SET PROBLEM = Return verbatim the inclusive range of lines running from the line that contains "clear_scene()" to the line that contains "return [Vector(corner) /". Omit every other line.

SUPPLIED RECORDS =
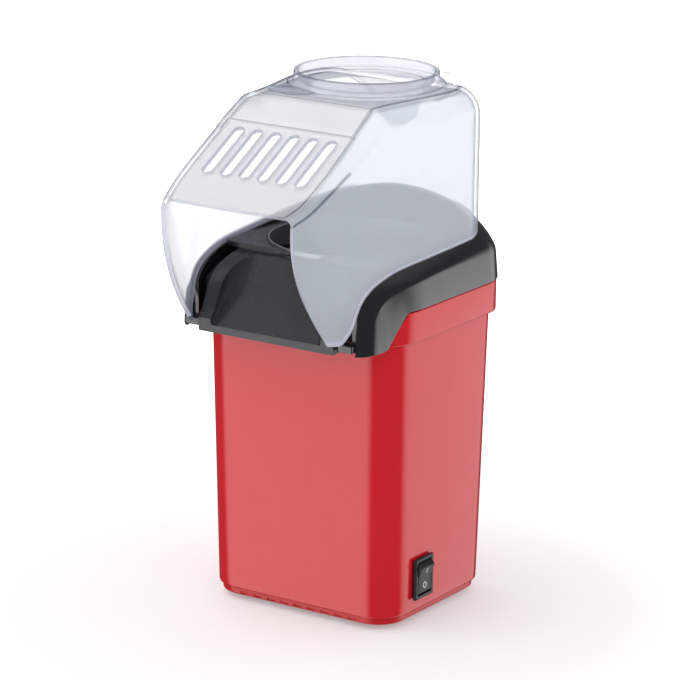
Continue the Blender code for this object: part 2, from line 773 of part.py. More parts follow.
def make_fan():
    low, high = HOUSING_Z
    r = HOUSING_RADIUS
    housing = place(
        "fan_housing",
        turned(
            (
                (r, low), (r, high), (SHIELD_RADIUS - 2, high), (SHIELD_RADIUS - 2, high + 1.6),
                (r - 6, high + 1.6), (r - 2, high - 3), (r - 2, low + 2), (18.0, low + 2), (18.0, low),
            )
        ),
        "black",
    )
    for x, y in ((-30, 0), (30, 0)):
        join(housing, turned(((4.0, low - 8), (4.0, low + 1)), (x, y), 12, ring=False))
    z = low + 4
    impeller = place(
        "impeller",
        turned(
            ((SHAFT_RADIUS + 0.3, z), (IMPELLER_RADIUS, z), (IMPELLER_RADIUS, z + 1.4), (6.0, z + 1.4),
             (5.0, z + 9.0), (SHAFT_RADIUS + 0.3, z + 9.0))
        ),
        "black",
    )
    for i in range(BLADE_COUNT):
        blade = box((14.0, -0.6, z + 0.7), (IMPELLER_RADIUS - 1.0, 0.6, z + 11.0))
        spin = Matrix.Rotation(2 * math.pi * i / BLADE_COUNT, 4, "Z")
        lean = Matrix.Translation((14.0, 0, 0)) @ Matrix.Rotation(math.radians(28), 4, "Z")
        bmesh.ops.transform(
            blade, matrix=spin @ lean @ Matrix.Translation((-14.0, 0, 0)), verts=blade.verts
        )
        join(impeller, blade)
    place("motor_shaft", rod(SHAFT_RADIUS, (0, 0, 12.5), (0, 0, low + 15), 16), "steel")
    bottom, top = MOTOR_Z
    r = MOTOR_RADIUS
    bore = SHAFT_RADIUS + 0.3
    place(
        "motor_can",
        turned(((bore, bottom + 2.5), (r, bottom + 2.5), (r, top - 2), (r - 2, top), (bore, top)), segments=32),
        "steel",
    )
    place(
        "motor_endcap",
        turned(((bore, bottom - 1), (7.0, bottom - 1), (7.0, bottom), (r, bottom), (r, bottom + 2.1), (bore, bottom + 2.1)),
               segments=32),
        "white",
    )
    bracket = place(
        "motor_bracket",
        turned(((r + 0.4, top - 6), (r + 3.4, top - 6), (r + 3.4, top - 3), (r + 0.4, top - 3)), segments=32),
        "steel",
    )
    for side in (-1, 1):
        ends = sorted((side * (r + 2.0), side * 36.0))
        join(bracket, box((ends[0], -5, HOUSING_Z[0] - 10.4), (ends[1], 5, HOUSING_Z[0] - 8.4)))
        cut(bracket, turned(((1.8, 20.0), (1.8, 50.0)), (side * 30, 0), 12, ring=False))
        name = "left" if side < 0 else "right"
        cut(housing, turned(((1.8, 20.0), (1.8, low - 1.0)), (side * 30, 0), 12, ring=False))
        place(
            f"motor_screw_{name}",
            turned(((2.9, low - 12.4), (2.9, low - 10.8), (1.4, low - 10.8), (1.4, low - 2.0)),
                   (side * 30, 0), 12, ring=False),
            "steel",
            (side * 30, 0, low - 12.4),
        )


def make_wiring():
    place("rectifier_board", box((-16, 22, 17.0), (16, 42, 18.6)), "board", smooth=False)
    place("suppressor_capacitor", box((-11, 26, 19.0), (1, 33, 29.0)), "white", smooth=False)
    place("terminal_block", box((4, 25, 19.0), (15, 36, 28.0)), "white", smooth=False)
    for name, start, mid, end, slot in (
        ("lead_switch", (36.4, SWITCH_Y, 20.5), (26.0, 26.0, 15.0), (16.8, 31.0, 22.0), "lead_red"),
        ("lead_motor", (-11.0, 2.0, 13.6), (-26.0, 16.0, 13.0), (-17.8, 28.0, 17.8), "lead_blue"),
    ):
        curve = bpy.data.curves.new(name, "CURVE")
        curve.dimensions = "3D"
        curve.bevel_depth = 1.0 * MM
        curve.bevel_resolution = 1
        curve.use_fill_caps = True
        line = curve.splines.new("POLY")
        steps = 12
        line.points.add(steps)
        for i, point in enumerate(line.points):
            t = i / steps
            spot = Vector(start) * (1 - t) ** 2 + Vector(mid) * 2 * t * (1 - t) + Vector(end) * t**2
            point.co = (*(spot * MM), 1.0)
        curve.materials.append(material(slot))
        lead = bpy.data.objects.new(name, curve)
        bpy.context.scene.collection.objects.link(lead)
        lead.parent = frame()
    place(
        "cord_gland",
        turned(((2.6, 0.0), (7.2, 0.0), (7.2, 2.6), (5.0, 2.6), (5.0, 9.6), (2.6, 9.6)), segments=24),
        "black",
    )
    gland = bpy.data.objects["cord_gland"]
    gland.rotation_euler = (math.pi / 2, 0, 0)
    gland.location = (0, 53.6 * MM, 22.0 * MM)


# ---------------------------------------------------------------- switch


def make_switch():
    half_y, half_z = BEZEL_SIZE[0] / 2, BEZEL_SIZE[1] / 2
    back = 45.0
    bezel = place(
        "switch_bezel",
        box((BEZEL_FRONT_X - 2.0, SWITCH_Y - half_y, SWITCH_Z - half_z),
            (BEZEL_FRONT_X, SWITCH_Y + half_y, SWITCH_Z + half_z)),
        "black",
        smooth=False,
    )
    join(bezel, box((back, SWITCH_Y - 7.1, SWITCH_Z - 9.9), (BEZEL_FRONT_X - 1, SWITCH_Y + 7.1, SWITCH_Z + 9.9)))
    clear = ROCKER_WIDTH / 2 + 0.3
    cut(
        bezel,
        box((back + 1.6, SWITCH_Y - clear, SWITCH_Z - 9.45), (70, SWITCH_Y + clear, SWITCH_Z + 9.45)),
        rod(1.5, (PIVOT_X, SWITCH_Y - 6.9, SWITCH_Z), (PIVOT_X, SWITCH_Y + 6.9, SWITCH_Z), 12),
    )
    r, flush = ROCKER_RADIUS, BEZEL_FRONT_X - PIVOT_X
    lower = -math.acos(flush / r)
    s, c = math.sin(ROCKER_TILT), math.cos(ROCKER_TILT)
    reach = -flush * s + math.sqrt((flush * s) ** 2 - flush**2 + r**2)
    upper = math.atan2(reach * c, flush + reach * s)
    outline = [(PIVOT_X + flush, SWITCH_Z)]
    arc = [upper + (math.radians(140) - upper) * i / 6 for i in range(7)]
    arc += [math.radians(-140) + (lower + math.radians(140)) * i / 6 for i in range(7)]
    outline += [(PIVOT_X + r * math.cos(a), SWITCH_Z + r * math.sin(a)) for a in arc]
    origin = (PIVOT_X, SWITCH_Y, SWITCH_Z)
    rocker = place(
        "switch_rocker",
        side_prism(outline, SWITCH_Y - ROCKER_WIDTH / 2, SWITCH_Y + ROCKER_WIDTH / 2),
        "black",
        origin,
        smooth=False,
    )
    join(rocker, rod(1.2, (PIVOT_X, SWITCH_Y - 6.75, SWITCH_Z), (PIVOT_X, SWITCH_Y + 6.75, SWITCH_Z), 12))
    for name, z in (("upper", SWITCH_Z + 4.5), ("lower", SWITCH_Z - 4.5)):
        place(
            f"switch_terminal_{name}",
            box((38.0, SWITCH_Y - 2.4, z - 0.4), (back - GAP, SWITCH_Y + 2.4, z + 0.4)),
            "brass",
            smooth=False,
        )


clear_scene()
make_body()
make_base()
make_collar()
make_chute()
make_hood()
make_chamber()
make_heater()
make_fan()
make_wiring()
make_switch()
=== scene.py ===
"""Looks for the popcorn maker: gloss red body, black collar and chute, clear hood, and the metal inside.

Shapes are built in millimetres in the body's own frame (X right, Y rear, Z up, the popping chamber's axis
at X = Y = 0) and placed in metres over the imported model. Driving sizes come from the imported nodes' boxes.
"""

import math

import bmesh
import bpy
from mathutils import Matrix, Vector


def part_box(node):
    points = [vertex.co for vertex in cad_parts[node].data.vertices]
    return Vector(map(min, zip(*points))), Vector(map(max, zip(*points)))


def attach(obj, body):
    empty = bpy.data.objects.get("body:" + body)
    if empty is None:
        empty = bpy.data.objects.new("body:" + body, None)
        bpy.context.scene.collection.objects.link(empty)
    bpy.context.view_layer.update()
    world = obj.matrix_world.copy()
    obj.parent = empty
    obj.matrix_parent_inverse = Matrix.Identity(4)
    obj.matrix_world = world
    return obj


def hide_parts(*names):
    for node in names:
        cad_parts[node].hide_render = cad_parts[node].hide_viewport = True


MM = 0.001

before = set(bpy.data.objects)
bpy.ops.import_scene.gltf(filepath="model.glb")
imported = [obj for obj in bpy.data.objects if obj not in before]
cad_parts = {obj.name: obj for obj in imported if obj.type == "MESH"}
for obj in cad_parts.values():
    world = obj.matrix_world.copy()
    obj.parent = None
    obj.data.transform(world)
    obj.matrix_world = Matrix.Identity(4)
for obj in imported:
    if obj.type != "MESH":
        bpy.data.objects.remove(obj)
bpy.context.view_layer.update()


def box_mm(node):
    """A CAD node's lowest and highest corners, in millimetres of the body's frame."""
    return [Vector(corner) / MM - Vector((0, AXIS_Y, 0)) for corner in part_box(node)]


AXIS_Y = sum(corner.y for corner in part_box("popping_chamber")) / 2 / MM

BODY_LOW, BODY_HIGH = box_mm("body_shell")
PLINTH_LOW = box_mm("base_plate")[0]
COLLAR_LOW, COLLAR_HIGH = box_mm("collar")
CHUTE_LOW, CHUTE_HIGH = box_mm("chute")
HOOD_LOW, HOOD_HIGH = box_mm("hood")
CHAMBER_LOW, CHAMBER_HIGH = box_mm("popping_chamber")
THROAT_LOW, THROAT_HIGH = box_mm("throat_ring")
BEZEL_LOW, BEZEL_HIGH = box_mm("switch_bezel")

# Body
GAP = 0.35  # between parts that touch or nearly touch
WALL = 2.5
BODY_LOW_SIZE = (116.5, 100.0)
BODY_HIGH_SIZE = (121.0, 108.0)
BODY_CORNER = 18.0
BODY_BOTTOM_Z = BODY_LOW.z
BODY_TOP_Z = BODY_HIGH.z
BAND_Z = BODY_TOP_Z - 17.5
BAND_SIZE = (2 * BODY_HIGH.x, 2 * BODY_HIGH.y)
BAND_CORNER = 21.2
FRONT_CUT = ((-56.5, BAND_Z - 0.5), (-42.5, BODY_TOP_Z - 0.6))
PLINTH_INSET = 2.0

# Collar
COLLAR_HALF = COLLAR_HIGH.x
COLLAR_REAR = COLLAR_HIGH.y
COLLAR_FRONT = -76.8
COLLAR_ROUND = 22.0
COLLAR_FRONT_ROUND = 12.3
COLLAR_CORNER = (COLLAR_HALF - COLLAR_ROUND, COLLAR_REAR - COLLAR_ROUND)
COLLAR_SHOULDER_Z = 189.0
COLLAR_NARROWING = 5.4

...

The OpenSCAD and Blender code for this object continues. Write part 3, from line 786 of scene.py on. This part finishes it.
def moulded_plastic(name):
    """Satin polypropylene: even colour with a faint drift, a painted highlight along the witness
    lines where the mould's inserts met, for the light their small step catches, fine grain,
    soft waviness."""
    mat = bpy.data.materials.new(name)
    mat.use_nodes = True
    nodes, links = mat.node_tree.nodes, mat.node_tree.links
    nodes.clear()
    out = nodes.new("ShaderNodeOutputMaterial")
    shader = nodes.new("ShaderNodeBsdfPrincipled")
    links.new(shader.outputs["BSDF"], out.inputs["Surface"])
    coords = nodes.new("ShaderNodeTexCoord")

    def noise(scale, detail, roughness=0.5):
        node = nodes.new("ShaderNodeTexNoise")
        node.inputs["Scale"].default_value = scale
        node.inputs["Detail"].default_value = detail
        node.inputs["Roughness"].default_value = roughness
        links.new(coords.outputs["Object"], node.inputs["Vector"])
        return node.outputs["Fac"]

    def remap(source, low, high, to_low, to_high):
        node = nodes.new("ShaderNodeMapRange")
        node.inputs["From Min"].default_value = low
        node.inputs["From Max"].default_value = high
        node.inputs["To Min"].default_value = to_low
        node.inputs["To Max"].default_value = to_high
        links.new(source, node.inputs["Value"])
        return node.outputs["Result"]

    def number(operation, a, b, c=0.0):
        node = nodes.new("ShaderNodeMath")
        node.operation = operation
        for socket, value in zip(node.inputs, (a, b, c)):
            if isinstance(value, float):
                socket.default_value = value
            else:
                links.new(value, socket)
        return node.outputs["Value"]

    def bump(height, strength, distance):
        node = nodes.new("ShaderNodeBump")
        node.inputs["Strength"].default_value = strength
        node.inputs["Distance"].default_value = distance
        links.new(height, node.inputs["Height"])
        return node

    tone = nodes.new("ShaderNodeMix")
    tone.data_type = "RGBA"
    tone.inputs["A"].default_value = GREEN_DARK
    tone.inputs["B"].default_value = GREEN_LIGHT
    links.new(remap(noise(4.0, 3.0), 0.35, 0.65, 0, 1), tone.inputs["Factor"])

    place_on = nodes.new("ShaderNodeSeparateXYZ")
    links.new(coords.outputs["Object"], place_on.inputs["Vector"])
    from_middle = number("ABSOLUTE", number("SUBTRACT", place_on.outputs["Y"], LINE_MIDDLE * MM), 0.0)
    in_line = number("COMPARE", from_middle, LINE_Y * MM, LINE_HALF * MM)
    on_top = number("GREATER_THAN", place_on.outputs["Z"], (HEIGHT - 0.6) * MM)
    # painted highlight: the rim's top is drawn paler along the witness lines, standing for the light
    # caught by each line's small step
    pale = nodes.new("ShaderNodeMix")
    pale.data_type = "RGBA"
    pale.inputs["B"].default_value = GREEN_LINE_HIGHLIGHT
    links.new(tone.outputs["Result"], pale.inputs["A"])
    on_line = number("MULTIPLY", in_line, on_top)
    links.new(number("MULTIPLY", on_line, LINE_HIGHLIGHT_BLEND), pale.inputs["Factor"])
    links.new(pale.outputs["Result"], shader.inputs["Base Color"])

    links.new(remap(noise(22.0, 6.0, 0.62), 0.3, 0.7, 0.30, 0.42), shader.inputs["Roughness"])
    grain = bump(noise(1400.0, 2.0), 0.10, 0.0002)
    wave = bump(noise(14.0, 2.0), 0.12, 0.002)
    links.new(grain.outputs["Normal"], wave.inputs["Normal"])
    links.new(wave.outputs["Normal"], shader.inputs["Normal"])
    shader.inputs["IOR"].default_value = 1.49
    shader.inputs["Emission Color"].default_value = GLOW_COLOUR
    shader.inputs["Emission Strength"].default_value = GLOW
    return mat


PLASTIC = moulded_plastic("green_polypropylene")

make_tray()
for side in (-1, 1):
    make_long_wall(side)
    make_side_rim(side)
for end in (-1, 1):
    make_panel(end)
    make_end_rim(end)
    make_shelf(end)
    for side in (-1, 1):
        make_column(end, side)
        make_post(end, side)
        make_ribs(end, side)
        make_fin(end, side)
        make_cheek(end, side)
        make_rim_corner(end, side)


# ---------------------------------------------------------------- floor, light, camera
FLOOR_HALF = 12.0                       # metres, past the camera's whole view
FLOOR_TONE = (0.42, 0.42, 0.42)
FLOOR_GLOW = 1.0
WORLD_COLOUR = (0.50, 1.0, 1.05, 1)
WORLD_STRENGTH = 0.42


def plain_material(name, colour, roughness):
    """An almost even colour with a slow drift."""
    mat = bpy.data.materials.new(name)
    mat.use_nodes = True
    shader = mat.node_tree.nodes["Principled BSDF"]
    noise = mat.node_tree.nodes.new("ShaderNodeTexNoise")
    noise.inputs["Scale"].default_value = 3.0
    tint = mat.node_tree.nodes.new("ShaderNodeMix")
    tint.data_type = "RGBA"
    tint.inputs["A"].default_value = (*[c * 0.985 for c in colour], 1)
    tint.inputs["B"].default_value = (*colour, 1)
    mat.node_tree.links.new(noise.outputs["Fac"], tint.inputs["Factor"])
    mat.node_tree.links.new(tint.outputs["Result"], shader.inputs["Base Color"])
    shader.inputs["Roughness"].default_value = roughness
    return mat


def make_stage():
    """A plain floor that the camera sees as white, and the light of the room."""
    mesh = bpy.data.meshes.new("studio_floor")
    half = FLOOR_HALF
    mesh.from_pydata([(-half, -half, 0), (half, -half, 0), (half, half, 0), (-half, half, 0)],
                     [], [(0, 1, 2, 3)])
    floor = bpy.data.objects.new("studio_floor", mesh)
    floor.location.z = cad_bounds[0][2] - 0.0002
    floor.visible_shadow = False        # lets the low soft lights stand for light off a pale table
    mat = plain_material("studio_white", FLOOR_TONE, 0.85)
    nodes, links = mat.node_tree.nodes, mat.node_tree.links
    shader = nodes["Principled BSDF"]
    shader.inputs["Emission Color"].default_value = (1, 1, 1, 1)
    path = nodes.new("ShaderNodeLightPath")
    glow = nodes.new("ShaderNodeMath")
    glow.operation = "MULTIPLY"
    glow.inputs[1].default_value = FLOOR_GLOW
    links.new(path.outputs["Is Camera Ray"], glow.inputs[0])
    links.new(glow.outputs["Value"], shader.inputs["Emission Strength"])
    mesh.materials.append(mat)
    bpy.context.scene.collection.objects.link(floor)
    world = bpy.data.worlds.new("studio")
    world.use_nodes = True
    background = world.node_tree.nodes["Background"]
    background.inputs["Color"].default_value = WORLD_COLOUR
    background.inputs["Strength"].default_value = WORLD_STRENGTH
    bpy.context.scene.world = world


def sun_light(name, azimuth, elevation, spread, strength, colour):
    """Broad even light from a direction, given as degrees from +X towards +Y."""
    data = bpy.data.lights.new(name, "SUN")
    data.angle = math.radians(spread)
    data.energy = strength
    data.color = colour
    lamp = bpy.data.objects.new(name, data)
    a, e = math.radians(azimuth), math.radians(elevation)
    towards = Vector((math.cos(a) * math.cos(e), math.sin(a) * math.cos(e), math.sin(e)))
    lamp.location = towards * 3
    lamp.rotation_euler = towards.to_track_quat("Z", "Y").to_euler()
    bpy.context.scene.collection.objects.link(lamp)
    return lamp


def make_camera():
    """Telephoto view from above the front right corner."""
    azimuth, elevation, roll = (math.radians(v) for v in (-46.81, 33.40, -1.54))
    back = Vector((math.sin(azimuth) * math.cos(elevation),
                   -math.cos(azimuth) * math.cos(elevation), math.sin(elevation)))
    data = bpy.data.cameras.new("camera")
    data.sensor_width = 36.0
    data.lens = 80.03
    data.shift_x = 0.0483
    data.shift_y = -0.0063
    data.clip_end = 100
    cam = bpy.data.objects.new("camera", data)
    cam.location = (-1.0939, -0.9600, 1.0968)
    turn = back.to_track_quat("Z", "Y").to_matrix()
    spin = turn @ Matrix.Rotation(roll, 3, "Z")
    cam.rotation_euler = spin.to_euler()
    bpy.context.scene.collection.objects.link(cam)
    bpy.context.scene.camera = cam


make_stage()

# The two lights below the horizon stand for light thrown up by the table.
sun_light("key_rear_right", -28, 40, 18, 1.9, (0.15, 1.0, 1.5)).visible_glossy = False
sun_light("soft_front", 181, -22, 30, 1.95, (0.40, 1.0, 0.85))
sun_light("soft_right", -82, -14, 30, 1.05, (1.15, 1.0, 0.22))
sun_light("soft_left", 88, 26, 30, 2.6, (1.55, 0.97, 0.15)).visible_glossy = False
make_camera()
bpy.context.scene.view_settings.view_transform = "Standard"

TASK ANSWER =
clear_scene()
make_body()
make_base()
make_collar()
make_chute()
make_hood()
make_chamber()
make_heater()
make_fan()
make_wiring()
make_switch()
=== scene.py ===
"""Looks for the popcorn maker: gloss red body, black collar and chute, clear hood, and the metal inside.

Shapes are built in millimetres in the body's own frame (X right, Y rear, Z up, the popping chamber's axis
at X = Y = 0) and placed in metres over the imported model. Driving sizes come from the imported nodes' boxes.
"""

import math

import bmesh
import bpy
from mathutils import Matrix, Vector


def part_box(node):
    points = [vertex.co for vertex in cad_parts[node].data.vertices]
    return Vector(map(min, zip(*points))), Vector(map(max, zip(*points)))


def attach(obj, body):
    empty = bpy.data.objects.get("body:" + body)
    if empty is None:
        empty = bpy.data.objects.new("body:" + body, None)
        bpy.context.scene.collection.objects.link(empty)
    bpy.context.view_layer.update()
    world = obj.matrix_world.copy()
    obj.parent = empty
    obj.matrix_parent_inverse = Matrix.Identity(4)
    obj.matrix_world = world
    return obj


def hide_parts(*names):
    for node in names:
        cad_parts[node].hide_render = cad_parts[node].hide_viewport = True


MM = 0.001

before = set(bpy.data.objects)
bpy.ops.import_scene.gltf(filepath="model.glb")
imported = [obj for obj in bpy.data.objects if obj not in before]
cad_parts = {obj.name: obj for obj in imported if obj.type == "MESH"}
for obj in cad_parts.values():
    world = obj.matrix_world.copy()
    obj.parent = None
    obj.data.transform(world)
    obj.matrix_world = Matrix.Identity(4)
for obj in imported:
    if obj.type != "MESH":
        bpy.data.objects.remove(obj)
bpy.context.view_layer.update()


def box_mm(node):
    """A CAD node's lowest and highest corners, in millimetres of the body's frame."""
    return [Vector(corner) / MM - Vector((0, AXIS_Y, 0)) for corner in part_box(node)]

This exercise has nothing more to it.